- Provided information -
** start **
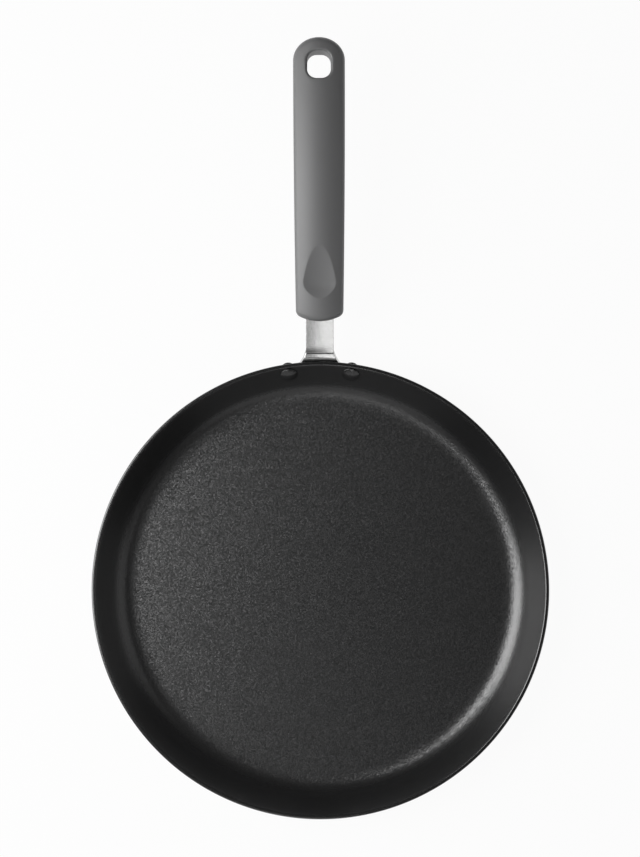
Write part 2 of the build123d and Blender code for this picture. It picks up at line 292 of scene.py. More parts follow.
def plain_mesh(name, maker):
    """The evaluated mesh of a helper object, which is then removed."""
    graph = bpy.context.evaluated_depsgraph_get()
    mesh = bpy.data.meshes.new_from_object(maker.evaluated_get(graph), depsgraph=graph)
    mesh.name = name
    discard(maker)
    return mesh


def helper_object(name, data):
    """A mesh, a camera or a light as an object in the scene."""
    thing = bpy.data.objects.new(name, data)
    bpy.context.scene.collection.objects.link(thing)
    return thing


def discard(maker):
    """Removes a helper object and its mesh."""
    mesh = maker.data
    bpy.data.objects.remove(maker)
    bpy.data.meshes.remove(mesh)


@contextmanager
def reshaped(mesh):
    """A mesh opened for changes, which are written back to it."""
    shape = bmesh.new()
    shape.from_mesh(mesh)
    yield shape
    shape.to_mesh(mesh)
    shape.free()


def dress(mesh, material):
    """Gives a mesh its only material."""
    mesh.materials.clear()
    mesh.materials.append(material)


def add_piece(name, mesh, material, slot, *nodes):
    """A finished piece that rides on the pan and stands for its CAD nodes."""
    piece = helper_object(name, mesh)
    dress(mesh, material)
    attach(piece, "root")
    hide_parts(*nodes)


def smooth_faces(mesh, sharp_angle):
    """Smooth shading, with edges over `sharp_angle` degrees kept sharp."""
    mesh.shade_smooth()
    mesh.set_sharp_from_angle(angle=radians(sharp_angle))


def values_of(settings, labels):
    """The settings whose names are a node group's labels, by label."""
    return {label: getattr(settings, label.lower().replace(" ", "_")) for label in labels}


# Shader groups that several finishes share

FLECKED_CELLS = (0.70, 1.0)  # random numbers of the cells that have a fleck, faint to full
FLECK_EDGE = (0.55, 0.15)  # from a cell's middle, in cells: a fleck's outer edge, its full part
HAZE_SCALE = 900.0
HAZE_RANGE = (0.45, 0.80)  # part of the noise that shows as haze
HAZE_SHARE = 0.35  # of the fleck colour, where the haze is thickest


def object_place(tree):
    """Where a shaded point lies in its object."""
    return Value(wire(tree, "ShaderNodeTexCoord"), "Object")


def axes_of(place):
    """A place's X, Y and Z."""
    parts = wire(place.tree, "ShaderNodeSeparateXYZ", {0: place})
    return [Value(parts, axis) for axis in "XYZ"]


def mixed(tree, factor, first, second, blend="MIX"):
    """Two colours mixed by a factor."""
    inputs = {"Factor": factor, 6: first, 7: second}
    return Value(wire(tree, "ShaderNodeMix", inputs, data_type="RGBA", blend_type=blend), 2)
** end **
** start **
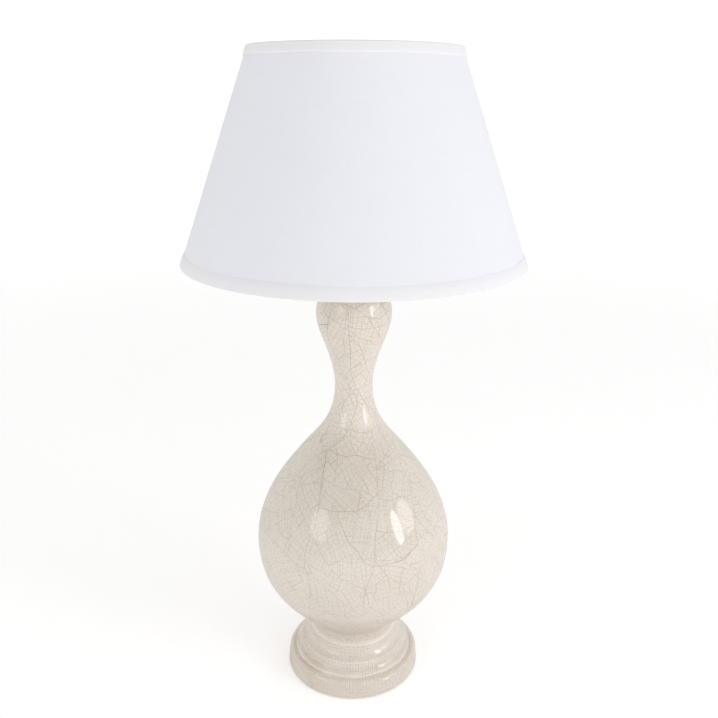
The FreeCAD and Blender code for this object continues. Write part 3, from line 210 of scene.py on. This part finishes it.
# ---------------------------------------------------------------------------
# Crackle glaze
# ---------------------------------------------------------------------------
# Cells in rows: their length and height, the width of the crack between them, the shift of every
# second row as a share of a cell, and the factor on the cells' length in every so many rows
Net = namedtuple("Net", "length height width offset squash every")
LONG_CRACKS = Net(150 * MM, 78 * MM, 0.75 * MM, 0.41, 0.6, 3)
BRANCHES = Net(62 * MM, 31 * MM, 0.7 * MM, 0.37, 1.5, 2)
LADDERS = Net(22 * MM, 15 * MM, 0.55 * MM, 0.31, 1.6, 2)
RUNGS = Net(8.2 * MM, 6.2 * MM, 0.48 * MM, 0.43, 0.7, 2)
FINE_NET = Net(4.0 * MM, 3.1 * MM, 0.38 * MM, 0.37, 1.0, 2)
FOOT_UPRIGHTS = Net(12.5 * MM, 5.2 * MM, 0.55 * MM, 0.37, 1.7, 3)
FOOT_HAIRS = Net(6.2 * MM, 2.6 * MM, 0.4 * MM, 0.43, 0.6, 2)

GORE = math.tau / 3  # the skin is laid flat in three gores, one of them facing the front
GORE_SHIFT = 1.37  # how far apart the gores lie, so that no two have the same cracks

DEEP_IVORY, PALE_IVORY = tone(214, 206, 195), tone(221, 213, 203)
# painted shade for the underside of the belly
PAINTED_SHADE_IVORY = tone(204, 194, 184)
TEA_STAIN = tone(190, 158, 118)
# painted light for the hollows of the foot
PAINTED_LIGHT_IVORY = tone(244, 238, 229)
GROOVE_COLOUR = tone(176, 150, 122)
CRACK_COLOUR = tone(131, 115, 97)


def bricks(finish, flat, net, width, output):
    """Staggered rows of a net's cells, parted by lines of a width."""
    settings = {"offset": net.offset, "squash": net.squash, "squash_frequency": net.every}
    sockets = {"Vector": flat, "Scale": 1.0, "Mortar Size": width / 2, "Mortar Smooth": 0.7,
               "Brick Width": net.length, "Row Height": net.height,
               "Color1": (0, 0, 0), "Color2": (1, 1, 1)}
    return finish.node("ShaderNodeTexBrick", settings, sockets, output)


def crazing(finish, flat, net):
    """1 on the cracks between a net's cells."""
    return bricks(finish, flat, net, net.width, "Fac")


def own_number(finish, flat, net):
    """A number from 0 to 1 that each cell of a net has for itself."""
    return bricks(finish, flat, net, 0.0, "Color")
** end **
** start **
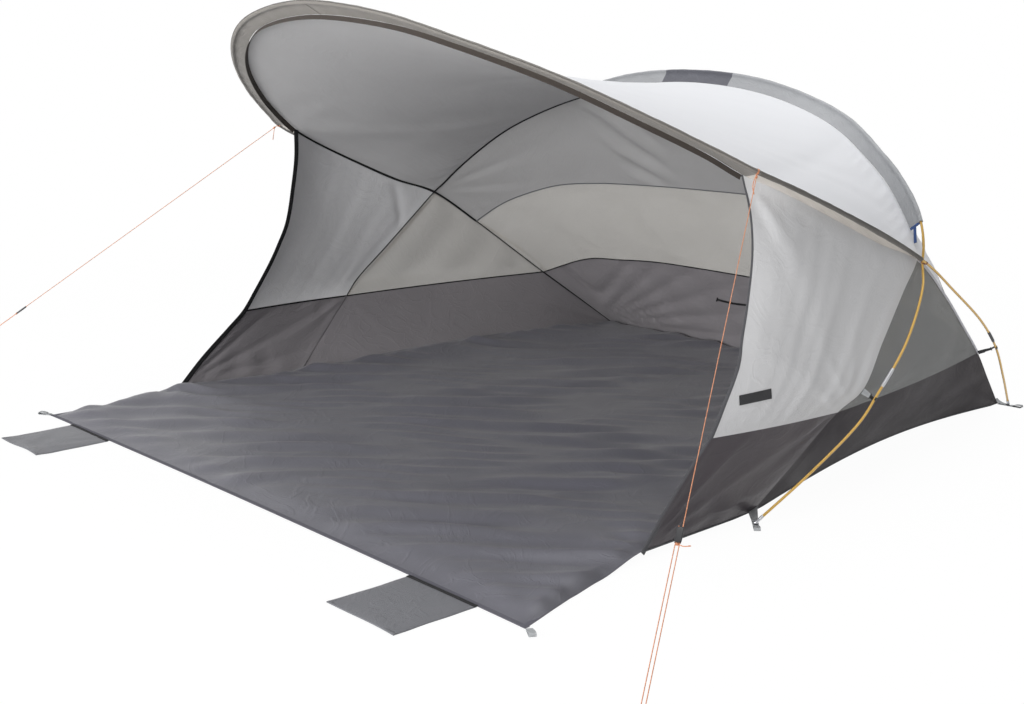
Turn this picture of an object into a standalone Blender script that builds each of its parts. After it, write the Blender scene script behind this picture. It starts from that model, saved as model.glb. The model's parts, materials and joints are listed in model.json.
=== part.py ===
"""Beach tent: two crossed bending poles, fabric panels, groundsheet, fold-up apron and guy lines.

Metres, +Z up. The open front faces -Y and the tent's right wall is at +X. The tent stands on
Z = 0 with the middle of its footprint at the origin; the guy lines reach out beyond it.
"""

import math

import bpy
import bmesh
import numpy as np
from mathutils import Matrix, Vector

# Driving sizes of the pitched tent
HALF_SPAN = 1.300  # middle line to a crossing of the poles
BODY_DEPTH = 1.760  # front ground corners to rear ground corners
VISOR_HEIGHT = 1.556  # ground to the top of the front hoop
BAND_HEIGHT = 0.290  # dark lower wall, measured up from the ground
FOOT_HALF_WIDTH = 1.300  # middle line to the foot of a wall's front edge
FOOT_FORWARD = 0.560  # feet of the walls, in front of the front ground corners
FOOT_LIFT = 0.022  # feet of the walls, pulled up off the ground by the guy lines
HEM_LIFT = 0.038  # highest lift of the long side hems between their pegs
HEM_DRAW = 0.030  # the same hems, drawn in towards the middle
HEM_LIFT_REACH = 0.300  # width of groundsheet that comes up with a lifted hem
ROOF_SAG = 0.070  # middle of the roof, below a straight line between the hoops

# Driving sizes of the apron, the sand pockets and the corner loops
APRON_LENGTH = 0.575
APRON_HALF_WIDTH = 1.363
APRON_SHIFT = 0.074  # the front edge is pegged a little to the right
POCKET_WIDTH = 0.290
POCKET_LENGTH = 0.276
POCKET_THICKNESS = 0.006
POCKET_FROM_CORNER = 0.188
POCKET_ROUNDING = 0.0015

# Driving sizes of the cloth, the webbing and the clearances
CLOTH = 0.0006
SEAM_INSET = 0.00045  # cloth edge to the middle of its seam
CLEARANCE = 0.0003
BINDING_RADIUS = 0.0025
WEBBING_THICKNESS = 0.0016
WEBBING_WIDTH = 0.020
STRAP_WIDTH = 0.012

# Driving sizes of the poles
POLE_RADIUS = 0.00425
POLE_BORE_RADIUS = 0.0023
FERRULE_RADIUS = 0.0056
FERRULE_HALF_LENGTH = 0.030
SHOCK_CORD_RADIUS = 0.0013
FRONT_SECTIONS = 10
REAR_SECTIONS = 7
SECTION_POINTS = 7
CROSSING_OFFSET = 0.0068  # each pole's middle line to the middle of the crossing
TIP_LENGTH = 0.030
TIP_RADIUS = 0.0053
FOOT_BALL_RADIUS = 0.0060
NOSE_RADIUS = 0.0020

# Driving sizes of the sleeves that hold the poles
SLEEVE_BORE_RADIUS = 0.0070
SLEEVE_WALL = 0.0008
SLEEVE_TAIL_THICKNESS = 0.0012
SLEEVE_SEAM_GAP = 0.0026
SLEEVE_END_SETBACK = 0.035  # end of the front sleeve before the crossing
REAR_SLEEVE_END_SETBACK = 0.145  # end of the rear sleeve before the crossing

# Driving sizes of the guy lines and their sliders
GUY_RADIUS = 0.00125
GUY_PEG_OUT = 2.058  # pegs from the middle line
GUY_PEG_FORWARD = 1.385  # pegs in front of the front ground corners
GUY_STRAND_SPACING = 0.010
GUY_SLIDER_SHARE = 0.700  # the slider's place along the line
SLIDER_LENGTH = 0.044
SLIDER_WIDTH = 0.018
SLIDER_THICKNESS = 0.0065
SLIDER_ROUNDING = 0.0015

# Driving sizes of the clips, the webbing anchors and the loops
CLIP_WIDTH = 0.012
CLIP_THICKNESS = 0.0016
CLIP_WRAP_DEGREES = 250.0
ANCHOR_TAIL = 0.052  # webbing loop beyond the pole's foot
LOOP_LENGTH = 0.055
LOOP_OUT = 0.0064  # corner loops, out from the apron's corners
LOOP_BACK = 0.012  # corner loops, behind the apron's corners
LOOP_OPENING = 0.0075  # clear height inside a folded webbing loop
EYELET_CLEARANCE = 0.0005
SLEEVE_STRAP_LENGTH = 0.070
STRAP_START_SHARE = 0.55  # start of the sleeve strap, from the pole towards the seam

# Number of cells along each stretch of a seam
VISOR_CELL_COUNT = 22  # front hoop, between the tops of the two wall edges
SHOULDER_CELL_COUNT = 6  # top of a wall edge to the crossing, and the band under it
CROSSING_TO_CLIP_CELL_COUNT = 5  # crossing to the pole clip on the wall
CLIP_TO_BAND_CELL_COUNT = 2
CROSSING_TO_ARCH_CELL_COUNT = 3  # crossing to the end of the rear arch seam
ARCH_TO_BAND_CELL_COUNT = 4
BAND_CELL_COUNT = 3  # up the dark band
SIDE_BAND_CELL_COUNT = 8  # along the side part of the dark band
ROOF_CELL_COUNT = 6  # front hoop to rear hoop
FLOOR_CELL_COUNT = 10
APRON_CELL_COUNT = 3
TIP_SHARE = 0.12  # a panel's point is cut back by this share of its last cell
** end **
Give only the number of lines in the entries that contain "finishes".

- Task output -
2